Re: How to fix wrongly encoded filenames?

by graff (Chancellor)
on Mar 18, 2014

in reply to How to fix wrongly encoded filenames?

Do you still have the original tar file that came from the unix system? If so, you should be able to open that with Archive::Tar, and get the raw byte strings of the file names. If they really are encoded as iso-8859-1, then it's trivial to decode those strings to utf8 (and if necessary, re-encode them to whatever works on your windows server).

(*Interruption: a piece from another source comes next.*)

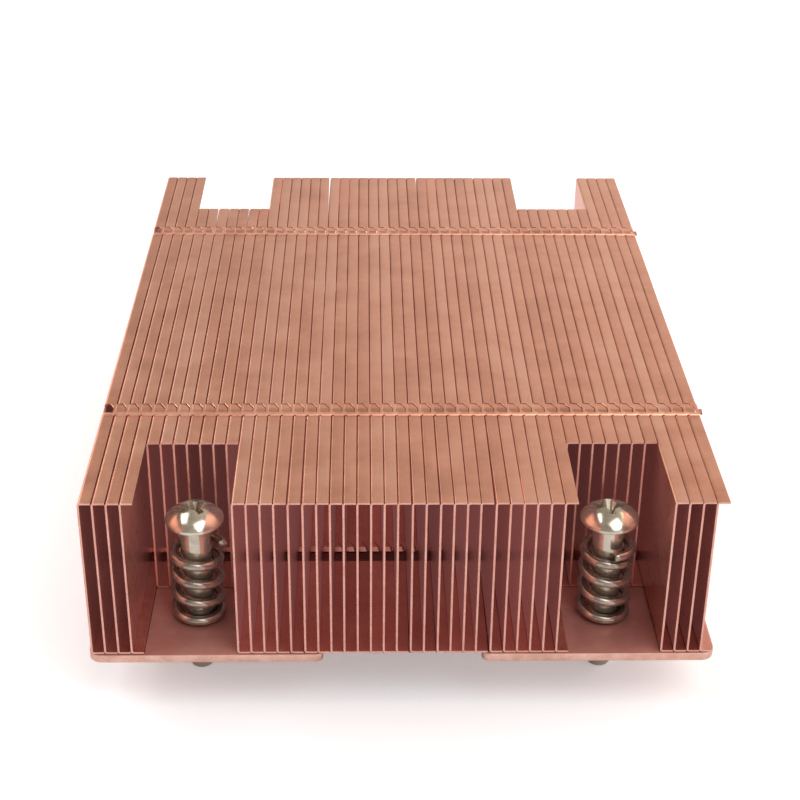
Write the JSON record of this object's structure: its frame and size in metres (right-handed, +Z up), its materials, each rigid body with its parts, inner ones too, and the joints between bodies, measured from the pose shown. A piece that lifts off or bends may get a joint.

If that's possible, then maybe you want to just delete the first attempt from the windows server and try again using Archive::Zip (instead of 7zip, whatever that is); you can iterate through the tar file, decode the non-ASCII names into perl-internal utf8 (and re-encode for windows if necessary); then create directories and files on the server filesystem as needed to unpack the tar contents.

Who knows, maybe you'll want to decode/recode the file contents while you're at it.

Re^2: How to fix wrongly encoded filenames?
by Anonymous Monk on Mar 18, 2014 at 06:17 UTC
    That is what was tried before. It fails for two reasons: First: Performance, cause you have to handle the files separately. The count of file may be upto 5000 files.

    Second: Size, the TAR-balls which are to handle, are of the size of some Gbytes.